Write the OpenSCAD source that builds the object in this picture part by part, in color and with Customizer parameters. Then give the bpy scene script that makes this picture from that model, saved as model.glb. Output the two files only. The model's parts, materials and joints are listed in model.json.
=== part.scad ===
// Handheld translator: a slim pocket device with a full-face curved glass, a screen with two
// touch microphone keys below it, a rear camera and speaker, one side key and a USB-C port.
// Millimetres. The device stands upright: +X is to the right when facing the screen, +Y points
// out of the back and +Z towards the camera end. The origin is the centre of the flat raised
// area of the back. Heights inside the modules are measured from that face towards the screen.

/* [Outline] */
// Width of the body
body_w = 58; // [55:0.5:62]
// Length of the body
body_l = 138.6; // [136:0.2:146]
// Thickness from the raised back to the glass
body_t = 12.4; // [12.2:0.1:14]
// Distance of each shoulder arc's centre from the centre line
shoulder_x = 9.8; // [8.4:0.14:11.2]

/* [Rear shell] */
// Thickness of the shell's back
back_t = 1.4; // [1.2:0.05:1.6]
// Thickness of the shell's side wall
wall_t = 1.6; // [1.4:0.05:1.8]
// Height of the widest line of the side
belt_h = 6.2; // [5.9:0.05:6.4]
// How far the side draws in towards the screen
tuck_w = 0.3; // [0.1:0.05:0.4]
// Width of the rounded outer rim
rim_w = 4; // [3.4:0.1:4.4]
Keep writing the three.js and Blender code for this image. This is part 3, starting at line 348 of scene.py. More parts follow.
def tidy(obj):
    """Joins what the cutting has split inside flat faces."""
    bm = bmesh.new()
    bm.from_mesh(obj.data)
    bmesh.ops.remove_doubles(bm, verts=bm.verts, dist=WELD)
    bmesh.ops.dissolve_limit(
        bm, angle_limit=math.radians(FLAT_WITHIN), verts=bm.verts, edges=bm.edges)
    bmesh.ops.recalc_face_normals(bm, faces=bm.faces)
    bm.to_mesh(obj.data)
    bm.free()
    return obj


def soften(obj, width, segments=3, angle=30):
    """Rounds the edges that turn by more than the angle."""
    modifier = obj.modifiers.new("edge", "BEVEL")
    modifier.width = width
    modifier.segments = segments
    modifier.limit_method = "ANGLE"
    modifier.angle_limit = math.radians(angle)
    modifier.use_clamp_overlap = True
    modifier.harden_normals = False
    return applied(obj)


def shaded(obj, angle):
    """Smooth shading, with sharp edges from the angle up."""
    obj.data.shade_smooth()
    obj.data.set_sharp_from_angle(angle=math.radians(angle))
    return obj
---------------
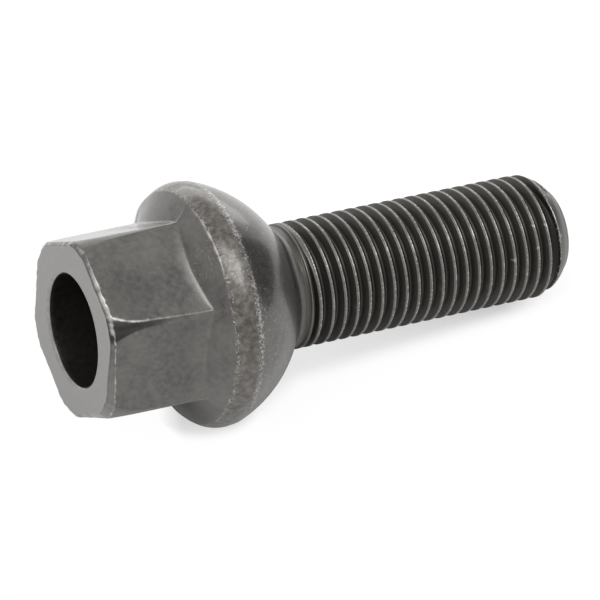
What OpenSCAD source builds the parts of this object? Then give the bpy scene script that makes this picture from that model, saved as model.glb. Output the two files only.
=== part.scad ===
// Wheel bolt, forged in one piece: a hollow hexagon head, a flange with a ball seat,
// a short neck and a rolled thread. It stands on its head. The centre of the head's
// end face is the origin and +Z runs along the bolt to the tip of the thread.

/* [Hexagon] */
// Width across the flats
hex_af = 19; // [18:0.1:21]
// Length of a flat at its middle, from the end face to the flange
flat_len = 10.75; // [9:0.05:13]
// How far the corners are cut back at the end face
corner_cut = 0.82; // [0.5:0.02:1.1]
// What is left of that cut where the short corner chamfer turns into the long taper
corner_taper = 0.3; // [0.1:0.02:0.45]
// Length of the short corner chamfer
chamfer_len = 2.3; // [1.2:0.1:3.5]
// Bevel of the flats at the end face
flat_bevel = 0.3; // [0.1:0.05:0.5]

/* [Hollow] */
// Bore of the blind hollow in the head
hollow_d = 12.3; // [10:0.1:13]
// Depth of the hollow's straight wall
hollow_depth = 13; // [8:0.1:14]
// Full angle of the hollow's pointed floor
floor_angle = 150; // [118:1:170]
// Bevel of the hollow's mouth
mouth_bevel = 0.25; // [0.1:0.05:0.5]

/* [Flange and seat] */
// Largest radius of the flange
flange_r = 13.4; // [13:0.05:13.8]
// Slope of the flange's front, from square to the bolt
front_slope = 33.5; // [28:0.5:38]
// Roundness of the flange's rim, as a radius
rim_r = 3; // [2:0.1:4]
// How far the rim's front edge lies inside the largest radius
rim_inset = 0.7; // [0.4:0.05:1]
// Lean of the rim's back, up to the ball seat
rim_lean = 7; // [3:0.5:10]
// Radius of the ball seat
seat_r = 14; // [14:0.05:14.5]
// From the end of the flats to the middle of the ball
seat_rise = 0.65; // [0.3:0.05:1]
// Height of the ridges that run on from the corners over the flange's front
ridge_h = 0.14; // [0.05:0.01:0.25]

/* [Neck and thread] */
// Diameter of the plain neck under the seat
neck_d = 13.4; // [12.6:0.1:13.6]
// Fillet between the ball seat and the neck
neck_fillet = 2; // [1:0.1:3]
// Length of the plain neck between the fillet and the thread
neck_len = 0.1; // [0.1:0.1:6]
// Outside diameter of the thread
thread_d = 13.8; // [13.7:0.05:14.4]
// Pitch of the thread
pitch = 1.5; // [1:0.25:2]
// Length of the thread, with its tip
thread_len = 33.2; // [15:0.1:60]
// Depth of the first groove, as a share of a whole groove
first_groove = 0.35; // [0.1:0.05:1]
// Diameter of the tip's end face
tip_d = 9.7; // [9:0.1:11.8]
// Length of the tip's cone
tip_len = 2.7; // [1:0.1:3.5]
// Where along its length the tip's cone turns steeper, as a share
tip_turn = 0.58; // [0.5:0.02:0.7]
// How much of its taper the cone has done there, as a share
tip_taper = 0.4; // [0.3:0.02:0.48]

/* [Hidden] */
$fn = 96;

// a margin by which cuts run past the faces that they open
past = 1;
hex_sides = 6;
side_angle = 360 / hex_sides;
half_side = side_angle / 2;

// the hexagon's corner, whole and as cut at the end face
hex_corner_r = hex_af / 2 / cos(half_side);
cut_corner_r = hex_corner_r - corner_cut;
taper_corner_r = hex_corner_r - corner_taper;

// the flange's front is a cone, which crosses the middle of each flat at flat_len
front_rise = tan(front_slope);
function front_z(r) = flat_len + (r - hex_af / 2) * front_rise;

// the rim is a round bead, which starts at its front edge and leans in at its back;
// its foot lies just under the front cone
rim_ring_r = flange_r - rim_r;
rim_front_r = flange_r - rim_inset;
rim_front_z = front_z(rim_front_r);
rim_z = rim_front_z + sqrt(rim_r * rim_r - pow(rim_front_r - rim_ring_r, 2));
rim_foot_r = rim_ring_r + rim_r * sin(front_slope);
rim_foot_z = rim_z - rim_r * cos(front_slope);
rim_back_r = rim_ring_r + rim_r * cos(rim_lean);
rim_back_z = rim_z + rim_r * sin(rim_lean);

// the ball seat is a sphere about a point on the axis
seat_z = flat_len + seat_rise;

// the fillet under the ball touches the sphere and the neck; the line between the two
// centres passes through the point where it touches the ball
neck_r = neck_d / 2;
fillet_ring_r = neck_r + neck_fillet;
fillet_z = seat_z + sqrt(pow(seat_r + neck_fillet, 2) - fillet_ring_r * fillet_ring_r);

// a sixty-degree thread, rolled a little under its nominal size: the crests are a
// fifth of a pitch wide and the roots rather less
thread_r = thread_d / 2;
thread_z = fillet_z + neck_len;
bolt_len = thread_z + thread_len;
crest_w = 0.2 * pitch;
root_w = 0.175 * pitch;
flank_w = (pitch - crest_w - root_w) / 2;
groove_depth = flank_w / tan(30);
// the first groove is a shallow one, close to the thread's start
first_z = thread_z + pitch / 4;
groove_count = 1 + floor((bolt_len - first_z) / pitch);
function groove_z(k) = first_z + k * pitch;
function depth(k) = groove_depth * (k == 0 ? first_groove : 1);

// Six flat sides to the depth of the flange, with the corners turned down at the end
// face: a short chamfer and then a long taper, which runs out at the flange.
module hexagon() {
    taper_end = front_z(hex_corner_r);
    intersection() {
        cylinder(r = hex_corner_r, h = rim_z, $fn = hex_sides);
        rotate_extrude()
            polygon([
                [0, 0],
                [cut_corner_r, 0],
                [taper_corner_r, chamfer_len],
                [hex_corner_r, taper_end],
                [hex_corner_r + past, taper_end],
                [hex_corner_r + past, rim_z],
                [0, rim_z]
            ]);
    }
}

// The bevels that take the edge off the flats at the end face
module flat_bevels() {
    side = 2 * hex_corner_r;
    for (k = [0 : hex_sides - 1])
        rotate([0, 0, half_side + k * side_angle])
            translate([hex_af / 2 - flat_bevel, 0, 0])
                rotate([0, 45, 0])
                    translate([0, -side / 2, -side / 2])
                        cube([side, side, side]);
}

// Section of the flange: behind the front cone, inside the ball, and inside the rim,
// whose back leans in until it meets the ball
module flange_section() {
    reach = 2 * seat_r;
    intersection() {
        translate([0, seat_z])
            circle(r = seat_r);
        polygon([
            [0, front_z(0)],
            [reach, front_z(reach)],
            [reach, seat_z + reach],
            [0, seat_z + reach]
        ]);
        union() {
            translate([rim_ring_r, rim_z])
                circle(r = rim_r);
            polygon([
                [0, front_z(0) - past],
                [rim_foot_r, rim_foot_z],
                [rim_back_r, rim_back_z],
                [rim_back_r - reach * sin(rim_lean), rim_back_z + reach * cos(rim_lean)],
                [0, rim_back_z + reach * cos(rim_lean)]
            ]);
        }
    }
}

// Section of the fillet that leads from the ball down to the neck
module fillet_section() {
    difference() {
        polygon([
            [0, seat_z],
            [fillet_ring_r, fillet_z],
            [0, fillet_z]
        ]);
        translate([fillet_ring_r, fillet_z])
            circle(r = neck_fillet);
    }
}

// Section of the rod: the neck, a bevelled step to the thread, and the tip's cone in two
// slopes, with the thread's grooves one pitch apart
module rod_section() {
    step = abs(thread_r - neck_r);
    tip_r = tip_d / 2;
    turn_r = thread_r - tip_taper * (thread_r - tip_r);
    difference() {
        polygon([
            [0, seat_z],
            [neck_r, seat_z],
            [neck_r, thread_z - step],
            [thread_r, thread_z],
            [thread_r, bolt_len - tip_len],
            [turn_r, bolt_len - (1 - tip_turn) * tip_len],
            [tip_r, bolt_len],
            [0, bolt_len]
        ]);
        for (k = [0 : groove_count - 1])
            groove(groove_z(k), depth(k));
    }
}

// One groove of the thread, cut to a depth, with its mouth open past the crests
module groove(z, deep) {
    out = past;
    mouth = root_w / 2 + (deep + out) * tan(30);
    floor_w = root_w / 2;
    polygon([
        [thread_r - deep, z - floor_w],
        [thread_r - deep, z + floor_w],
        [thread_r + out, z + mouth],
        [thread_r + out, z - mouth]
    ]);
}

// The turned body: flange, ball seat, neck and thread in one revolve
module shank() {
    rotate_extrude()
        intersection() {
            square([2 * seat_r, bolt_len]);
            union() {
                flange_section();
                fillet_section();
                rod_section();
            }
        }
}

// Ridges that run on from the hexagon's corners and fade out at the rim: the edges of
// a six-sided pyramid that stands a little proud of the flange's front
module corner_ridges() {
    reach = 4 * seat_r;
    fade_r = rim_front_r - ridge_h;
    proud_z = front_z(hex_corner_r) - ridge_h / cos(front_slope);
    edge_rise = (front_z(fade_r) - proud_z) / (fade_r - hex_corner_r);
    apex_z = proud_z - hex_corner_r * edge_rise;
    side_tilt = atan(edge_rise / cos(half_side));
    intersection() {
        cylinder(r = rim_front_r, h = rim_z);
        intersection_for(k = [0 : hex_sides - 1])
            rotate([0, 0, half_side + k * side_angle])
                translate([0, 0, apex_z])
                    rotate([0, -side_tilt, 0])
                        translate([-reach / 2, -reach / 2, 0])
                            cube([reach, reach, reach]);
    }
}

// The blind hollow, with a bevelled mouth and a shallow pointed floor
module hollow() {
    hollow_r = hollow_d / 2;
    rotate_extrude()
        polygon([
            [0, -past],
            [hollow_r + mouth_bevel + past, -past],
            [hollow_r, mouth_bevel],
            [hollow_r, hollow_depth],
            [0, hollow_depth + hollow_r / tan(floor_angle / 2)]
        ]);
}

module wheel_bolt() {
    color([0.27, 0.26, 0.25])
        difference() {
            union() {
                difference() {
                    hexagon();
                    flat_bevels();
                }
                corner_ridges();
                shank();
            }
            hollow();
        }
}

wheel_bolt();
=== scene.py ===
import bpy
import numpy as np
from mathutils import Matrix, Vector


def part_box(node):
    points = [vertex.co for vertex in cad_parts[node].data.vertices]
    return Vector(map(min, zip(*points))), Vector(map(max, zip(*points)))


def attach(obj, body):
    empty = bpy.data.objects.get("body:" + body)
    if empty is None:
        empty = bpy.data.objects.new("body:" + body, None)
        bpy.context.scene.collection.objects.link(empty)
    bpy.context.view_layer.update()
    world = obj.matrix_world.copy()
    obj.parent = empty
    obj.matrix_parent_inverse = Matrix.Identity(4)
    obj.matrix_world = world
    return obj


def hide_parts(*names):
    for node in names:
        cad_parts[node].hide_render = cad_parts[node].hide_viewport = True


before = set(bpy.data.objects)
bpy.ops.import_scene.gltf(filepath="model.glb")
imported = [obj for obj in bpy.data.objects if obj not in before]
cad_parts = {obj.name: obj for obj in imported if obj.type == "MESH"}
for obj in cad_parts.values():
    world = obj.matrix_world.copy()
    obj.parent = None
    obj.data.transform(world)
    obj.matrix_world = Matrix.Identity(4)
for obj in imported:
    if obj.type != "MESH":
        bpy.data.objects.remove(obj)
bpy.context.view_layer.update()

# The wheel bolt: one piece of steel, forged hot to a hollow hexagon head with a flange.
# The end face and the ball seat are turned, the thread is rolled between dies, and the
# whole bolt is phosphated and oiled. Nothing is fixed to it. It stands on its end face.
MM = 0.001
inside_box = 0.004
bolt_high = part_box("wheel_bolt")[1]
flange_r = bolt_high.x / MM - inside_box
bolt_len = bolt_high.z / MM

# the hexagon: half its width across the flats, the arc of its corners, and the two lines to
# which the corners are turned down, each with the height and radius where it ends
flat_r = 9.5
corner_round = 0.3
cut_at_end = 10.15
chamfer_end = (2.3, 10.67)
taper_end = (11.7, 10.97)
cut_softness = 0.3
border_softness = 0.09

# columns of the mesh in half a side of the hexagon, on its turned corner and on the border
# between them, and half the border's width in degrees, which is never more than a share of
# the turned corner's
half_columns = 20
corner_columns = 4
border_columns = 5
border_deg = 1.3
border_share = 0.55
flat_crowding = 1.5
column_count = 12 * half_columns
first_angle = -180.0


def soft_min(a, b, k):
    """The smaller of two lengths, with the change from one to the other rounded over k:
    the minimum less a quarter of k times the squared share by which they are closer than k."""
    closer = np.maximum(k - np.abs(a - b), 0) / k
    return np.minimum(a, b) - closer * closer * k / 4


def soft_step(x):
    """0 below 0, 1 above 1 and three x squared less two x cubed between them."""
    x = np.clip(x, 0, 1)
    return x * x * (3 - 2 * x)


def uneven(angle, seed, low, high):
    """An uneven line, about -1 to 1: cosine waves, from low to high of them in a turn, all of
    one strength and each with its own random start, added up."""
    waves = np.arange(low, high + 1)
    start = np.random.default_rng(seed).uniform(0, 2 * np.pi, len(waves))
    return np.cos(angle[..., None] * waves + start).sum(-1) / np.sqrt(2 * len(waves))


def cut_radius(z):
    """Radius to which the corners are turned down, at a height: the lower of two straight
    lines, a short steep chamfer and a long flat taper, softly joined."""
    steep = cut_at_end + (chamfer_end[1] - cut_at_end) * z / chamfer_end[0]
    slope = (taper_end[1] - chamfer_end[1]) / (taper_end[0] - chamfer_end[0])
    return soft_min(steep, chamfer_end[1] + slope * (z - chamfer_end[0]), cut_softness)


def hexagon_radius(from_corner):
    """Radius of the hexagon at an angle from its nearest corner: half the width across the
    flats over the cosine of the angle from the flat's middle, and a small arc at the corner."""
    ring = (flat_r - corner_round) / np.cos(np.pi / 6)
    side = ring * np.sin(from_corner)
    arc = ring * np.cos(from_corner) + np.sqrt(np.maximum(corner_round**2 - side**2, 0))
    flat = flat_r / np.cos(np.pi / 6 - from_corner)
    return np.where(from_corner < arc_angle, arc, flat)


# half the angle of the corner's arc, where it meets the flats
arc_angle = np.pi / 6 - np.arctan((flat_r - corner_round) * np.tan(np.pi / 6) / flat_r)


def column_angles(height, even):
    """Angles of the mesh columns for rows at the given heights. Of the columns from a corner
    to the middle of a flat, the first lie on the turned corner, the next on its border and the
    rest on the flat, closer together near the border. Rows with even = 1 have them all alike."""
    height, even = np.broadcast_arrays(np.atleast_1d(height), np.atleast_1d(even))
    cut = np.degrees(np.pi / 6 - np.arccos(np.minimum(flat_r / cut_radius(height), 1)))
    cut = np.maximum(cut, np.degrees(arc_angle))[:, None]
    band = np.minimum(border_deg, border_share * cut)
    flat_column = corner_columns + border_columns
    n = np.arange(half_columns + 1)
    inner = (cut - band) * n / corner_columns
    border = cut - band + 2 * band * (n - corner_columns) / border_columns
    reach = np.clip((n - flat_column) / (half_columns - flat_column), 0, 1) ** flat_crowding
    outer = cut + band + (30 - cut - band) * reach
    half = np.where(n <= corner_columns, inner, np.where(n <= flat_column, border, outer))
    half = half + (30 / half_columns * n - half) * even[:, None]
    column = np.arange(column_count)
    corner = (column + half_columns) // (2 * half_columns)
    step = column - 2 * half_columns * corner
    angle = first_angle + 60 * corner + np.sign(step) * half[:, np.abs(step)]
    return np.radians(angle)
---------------
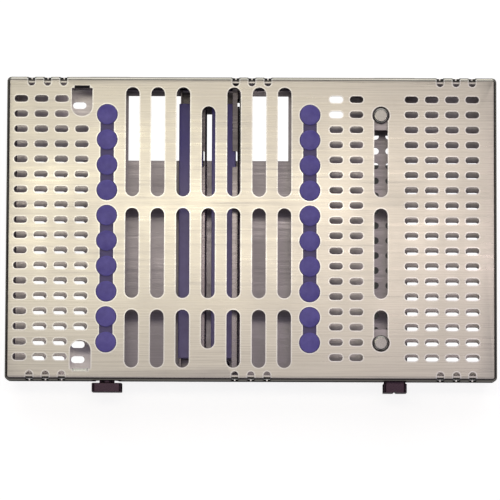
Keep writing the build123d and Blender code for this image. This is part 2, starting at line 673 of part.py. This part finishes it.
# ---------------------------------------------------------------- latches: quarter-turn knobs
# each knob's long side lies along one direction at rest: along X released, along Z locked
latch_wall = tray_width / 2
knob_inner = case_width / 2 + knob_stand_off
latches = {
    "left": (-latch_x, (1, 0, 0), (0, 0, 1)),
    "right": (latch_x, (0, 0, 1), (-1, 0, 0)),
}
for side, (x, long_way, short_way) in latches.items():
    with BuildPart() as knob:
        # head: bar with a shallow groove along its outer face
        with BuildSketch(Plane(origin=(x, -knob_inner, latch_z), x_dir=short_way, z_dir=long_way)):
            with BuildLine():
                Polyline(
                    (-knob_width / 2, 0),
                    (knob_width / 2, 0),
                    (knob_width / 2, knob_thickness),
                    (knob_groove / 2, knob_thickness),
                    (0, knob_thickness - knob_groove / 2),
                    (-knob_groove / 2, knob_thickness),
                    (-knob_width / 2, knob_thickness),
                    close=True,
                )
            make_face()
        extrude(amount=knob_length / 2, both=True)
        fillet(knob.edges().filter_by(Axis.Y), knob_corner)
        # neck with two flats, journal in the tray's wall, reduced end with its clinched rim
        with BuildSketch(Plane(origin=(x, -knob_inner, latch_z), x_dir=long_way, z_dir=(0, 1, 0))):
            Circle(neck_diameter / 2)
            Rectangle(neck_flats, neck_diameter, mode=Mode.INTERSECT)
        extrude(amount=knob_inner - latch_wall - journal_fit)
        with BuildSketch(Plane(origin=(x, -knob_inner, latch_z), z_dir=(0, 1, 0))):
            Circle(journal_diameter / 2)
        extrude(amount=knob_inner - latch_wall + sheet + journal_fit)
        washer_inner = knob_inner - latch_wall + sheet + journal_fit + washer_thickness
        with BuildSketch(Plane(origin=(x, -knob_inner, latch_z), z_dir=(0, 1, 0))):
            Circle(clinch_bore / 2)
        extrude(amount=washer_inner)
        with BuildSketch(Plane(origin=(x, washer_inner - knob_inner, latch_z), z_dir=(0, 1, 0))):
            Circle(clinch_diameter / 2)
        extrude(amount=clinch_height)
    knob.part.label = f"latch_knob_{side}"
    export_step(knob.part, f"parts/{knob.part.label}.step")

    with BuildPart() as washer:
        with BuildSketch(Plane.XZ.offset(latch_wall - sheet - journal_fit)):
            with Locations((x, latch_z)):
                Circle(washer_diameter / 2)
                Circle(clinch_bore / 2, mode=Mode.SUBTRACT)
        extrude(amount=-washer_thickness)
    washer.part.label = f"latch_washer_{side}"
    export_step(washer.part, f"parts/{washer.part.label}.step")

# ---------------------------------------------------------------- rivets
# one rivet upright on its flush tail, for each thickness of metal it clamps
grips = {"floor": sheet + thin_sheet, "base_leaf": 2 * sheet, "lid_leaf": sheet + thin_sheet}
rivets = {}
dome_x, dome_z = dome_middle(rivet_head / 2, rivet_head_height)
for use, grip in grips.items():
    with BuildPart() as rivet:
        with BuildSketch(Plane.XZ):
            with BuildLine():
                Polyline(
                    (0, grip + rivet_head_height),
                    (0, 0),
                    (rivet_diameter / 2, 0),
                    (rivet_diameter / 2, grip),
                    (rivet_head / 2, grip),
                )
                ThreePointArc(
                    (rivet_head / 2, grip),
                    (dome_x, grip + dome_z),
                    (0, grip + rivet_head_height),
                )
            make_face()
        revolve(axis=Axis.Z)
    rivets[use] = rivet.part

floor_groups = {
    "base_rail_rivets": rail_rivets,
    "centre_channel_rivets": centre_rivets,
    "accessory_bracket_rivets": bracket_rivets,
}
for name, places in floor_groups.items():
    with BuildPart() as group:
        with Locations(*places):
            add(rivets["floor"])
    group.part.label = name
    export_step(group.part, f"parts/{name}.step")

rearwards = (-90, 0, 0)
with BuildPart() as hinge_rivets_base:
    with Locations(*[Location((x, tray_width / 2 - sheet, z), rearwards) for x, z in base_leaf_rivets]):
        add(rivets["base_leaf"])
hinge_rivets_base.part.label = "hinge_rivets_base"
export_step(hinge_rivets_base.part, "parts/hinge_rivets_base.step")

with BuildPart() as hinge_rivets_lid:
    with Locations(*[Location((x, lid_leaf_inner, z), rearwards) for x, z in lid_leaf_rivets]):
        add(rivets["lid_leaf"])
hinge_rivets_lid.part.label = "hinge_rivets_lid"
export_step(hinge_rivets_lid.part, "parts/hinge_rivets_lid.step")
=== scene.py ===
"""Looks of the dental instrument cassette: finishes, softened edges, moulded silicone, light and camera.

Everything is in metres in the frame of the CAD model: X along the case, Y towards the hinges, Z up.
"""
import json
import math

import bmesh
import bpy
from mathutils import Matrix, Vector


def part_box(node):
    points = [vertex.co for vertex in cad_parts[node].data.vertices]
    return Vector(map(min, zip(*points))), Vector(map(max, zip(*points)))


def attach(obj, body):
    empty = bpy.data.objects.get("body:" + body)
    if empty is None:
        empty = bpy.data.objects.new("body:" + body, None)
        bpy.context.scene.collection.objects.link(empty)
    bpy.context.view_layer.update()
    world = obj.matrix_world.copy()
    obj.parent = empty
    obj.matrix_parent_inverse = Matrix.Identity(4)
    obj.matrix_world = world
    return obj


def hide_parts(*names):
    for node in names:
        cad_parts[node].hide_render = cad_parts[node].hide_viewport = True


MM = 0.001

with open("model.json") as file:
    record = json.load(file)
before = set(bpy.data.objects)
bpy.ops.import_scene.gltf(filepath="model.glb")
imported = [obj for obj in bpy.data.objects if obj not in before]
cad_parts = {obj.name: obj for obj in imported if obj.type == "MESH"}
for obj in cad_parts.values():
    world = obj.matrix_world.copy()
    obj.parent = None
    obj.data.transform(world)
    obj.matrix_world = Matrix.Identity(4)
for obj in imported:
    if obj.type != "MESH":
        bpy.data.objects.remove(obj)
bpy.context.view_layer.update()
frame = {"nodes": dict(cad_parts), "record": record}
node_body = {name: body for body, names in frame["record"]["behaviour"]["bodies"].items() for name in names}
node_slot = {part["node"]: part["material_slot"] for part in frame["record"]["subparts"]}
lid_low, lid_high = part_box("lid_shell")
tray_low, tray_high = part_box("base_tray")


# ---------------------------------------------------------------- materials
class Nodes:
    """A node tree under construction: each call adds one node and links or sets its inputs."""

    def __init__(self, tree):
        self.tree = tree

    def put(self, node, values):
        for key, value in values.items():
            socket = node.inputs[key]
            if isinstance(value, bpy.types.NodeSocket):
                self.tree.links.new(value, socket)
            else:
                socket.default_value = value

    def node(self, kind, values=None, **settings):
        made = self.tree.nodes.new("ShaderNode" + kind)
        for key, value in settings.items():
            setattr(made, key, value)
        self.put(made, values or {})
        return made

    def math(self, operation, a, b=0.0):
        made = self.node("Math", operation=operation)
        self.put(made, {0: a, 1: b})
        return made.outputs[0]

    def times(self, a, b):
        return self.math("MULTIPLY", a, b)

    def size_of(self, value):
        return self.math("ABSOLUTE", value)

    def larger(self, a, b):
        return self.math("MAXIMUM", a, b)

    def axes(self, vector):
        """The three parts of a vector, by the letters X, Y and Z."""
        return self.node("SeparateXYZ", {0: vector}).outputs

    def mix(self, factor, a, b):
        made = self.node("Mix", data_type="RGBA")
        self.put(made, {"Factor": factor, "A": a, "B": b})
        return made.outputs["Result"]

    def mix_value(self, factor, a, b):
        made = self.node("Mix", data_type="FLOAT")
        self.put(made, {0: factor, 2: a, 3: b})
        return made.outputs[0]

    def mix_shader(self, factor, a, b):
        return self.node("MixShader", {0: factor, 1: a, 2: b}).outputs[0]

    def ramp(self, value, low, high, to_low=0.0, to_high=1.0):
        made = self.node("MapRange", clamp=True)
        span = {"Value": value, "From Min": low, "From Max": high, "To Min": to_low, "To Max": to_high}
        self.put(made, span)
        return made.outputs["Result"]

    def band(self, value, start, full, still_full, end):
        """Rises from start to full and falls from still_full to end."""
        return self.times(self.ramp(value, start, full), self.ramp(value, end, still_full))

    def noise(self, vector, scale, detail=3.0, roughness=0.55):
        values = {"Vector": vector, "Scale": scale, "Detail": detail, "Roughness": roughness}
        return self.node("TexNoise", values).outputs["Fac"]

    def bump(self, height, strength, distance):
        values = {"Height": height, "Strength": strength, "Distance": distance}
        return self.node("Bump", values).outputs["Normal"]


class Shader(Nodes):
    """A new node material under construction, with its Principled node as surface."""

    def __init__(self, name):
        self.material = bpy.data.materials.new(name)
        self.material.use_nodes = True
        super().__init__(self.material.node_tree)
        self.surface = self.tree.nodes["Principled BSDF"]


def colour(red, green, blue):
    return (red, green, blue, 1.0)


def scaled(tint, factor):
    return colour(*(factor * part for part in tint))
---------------
**WRITTEN TASK**
The lines to be given again exactly are those from the one containing "flat_bevels();" up to and including the one containing "bolt_len = bolt_high.z / MM".

**TASK OUTPUT**
                    flat_bevels();
                }
                corner_ridges();
                shank();
            }
            hollow();
        }
}

wheel_bolt();
=== scene.py ===
import bpy
import numpy as np
from mathutils import Matrix, Vector


def part_box(node):
    points = [vertex.co for vertex in cad_parts[node].data.vertices]
    return Vector(map(min, zip(*points))), Vector(map(max, zip(*points)))


def attach(obj, body):
    empty = bpy.data.objects.get("body:" + body)
    if empty is None:
        empty = bpy.data.objects.new("body:" + body, None)
        bpy.context.scene.collection.objects.link(empty)
    bpy.context.view_layer.update()
    world = obj.matrix_world.copy()
    obj.parent = empty
    obj.matrix_parent_inverse = Matrix.Identity(4)
    obj.matrix_world = world
    return obj


def hide_parts(*names):
    for node in names:
        cad_parts[node].hide_render = cad_parts[node].hide_viewport = True


before = set(bpy.data.objects)
bpy.ops.import_scene.gltf(filepath="model.glb")
imported = [obj for obj in bpy.data.objects if obj not in before]
cad_parts = {obj.name: obj for obj in imported if obj.type == "MESH"}
for obj in cad_parts.values():
    world = obj.matrix_world.copy()
    obj.parent = None
    obj.data.transform(world)
    obj.matrix_world = Matrix.Identity(4)
for obj in imported:
    if obj.type != "MESH":
        bpy.data.objects.remove(obj)
bpy.context.view_layer.update()

# The wheel bolt: one piece of steel, forged hot to a hollow hexagon head with a flange.
# The end face and the ball seat are turned, the thread is rolled between dies, and the
# whole bolt is phosphated and oiled. Nothing is fixed to it. It stands on its end face.
MM = 0.001
inside_box = 0.004
bolt_high = part_box("wheel_bolt")[1]
flange_r = bolt_high.x / MM - inside_box
bolt_len = bolt_high.z / MM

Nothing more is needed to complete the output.